Remember that, in these and all other cases, the application is simply asking the API to provide some data; which returns results in an open format; for the application to manipulate and display in any number of ways.
So what’s next then?
I’m hoping that I’m on to something here. I think I have proved, in a modest way, that APIs can and do offer real benefits over publishing flat, disconnected files, especially when we incorporate additional contextual information.
I think too that we can see through these examples clear advantages for data publishers and data consumers – e.g. efficient, scaleable publishing in searchable, open formats, can and does enable re-use and innovation.
As we move through the next year, I can see a number of opportunities to improve and extend the volume and quality of data available via APIs.
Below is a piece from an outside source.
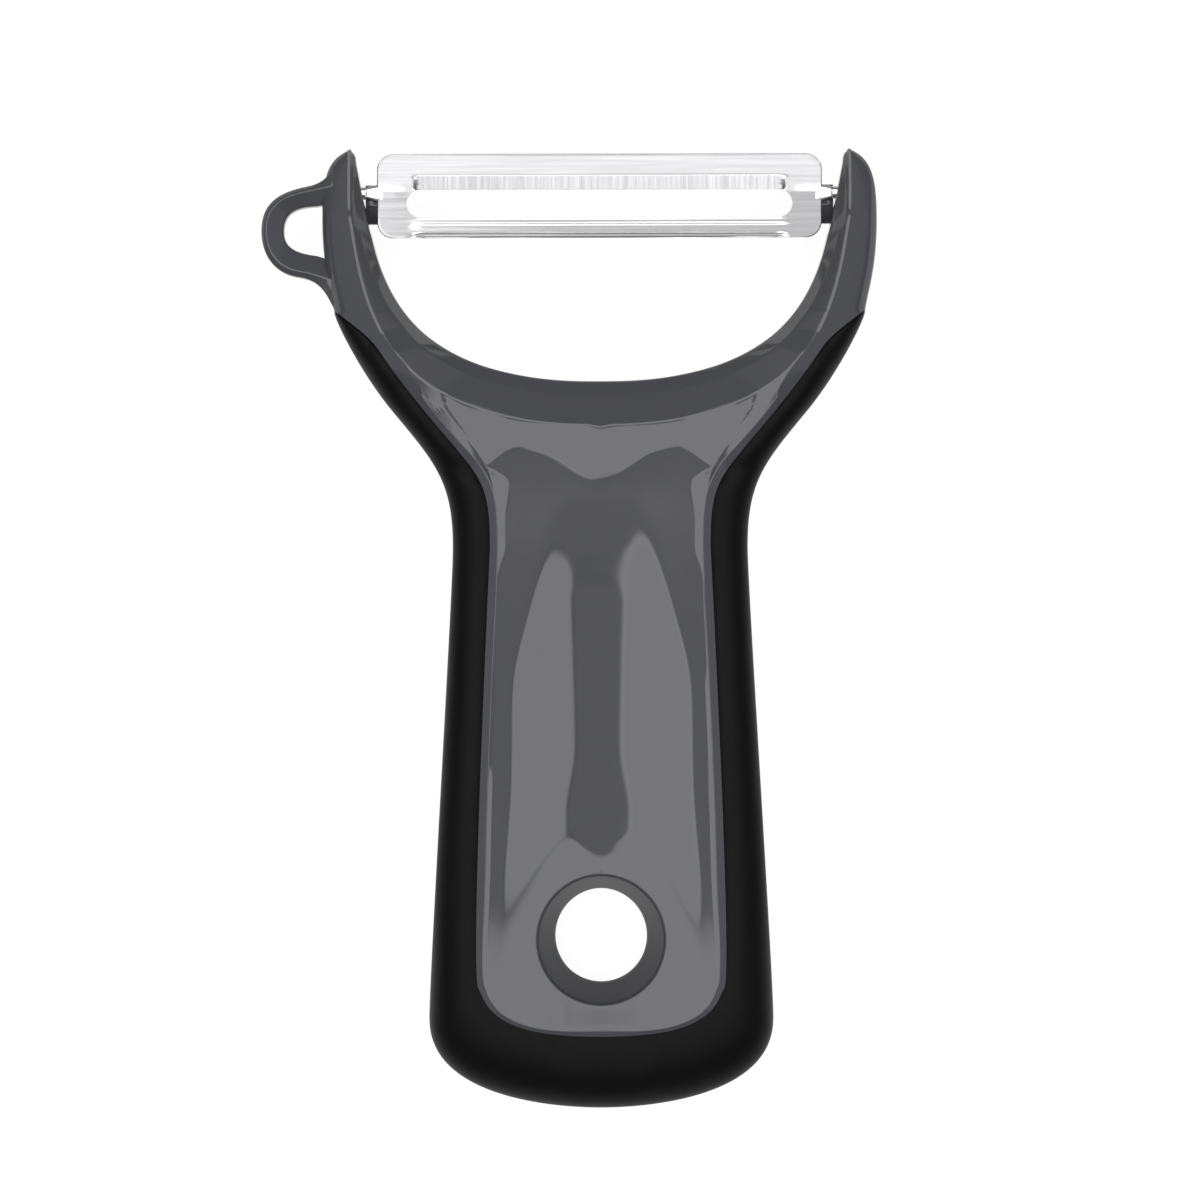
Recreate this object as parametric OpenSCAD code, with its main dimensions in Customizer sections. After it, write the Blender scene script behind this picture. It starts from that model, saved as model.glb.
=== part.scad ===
// Vegetable peeler: a swivelling blade across the fork of a broad Y-shaped handle.
// The peeler lies on its back. +Z points out of its front face and +Y runs up the handle to
// the blade. The origin is on the flat of the grip's back, on the centre line.
// The right half of each moulding is lofted and the left half is its mirror image.

/* [Handle] */
// Distance from the origin to the butt end
butt_y = 61.3; // [54:0.1:72]
// Width of the handle near the butt
butt_w = 51.7; // [44:0.1:60]
// Distance from the origin to the waist
waist_y = 23; // [18:0.5:28]
// Width of the handle at the waist
waist_w = 44.3; // [40:0.1:52]
// Height of the front rim over the rest face
rim_z = 15.6; // [13:0.1:18]
// Depth of the dished front below its rim
dish_d = 3; // [1:0.1:4]
// Height of the curled edge of the dish
curl_h = 0.9; // [0.3:0.1:1.5]

/* [Fork] */
// Clearance between each end of the blade's plate and the arm beside it
plate_gap = 0.95; // [0.6:0.05:2]
// Distance from the origin to the middle of the saddle
saddle_y = 47.8; // [44:0.1:52]
// Distance from the origin to the tips of the arms
tip_y = 82.5; // [81:0.5:92]
// Width of an arm beside the gap's lower corner
arm_w = 7.3; // [6:0.1:8.5]
// Depth of the arms, front to back
arm_d = 9; // [7:0.1:11]
// Width of the bevel down from the front ridge to the gap
bevel_w = 6.8; // [4:0.1:8]
// Distance of the flat facet in each arm's inner face from the gap's lower corner
facet_d = 1.3; // [1:0.05:1.8]

/* [Soft grip] */
// Thickness of the soft grip
grip_t = 2.2; // [1.2:0.1:3]
// Breadth of the grip seen from the front, at the butt
band_butt = 11.5; // [8:0.5:13]
// Breadth of the grip seen from the front, at the butt's corners
band_side = 7.6; // [6:0.1:9]
// Breadth of the grip seen from the front, at the waist
band_waist = 5.7; // [4.5:0.1:6.5]
// Distance that the grip's points reach above the saddle
point_rise = 10.3; // [8:0.1:12]
// Depth of the flat that the grip's back rests on
rest_cut = 0.5; // [0.2:0.1:1]

/* [Hanging hole] */
// Distance from the butt end to the hole's centre
hole_in = 25.7; // [22:0.1:30]
// Diameter of the hanging hole
hole_d = 13.8; // [11:0.1:15]
// Diameter of the funnel round the hole's front
funnel_d = 19.7; // [17:0.1:21]
// Depth of the funnel's curved wall
funnel_h = 8; // [4:0.1:9]
// Wall of the sleeve round the hole
sleeve_t = 2.4; // [1.2:0.1:3]
// Depth that the sleeve's end stands back from the rest face
sleeve_in = 0.4; // [0.1:0.1:1]

/* [Potato eyer] */
// Reach of the loop beyond the arm
loop_out = 9.4; // [7:0.1:12]
// Height of the loop's outer bend
loop_h = 13.4; // [11:0.1:15]
// Width of the loop's strap
strap_w = 3.2; // [2:0.1:4]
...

Specific things I’m looking to do include:
1. Incorporating links to the excellent Open Corporates site’s information about registered companies – so you can begin to join the dots between payments made by DCLG and other public bodies to the same individual suppliers.
2. Aligning spending information with our soon-to-be-released, updated organogram – so you can see more clearly who in DCLG is accountable for different bits of departmental expenditure
3. Providing additional context – such as postcodes for supplier addresses (to show where in the UK our suppliers are based), or to indicate whether the supplier is a private sector or voluntary/charity sector organisation.
4. Joining up payment and budget information – so you can determine whether we’re on track to spend to agreed budget allocations.
I’m trying to move this forward in bite-sized chunks, as time and resource allows. This work is running alongside a significant restructuring of the Department’s responsibilities, and downsizing of its resources. In the mean time, please bear with me if things to be moving a little too slowly for your liking.
I would of course welcome any offers of help or support! You know where I live.